▶ [STATED PROBLEM]
Both end lines count: copy exactly from the line that contains "obj.matrix_world = world" to the line that contains "cad_parts[node].hide_render = cad_parts[node].hide_viewport", and only those lines.

▶ [RECORDED INFORMATION]
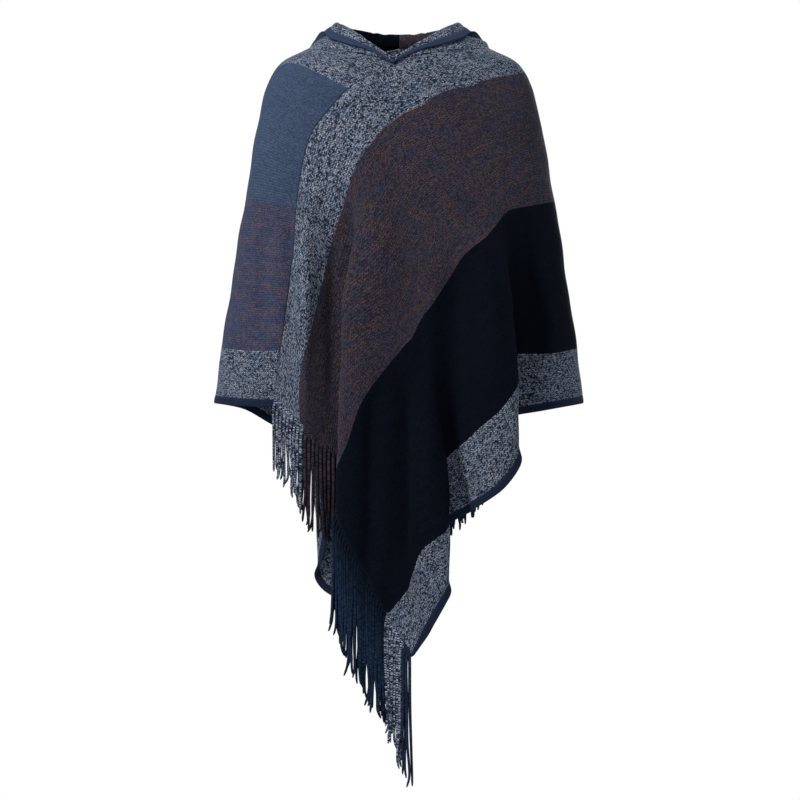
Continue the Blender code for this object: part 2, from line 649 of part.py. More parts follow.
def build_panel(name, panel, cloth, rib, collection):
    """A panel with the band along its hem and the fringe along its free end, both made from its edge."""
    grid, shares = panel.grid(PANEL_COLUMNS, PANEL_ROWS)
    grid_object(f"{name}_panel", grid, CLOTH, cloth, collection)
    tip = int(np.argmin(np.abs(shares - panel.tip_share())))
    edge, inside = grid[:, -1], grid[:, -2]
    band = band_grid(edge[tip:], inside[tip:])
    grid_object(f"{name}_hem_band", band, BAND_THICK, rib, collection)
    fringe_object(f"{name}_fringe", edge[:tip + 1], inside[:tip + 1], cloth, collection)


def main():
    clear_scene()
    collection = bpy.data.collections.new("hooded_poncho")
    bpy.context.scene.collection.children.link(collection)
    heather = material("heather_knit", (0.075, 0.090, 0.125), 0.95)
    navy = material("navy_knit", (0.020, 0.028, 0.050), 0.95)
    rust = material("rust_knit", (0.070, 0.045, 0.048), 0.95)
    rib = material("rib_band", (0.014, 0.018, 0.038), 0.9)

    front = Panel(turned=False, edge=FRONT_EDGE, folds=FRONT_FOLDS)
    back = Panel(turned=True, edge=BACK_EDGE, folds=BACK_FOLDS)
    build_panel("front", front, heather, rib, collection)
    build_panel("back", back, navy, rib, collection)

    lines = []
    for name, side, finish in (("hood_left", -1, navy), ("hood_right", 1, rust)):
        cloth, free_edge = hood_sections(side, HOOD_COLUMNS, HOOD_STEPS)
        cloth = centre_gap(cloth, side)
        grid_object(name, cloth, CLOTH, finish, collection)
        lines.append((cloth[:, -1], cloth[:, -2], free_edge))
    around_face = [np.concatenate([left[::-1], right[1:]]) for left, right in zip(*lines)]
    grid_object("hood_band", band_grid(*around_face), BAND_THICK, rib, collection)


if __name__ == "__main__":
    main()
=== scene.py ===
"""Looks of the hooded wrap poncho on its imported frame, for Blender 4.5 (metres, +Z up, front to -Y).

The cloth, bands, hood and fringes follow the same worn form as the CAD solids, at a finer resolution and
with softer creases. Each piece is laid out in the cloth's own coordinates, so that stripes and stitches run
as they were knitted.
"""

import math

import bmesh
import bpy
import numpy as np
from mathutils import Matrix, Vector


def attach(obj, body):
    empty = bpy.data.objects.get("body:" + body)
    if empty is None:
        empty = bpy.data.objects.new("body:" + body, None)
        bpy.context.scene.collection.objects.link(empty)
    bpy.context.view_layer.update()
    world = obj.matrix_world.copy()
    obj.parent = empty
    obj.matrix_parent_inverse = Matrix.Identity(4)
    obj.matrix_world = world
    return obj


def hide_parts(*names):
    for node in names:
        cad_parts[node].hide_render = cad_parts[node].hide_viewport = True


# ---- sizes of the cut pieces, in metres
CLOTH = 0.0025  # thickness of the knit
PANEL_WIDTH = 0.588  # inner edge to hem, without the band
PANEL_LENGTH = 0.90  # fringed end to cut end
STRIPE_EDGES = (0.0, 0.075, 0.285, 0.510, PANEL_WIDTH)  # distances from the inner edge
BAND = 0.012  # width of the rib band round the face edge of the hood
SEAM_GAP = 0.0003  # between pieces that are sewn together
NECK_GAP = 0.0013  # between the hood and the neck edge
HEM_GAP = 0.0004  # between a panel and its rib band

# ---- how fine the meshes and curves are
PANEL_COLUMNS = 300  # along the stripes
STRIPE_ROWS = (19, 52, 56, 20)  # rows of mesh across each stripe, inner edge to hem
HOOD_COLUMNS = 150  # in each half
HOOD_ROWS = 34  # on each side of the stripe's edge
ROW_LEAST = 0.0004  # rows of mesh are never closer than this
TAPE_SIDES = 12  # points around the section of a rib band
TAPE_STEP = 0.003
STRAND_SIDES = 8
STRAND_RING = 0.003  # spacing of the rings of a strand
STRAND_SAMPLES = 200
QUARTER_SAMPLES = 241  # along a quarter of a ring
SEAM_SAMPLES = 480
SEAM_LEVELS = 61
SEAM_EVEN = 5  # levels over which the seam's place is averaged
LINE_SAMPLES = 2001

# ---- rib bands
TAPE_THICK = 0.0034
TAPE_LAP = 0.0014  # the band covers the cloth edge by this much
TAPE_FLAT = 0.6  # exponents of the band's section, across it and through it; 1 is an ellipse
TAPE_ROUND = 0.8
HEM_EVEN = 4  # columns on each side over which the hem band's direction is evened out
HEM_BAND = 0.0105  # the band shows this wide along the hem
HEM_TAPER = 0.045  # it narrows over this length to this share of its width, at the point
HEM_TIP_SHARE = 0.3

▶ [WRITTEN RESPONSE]
    obj.matrix_world = world
    return obj


def hide_parts(*names):
    for node in names:
        cad_parts[node].hide_render = cad_parts[node].hide_viewport = True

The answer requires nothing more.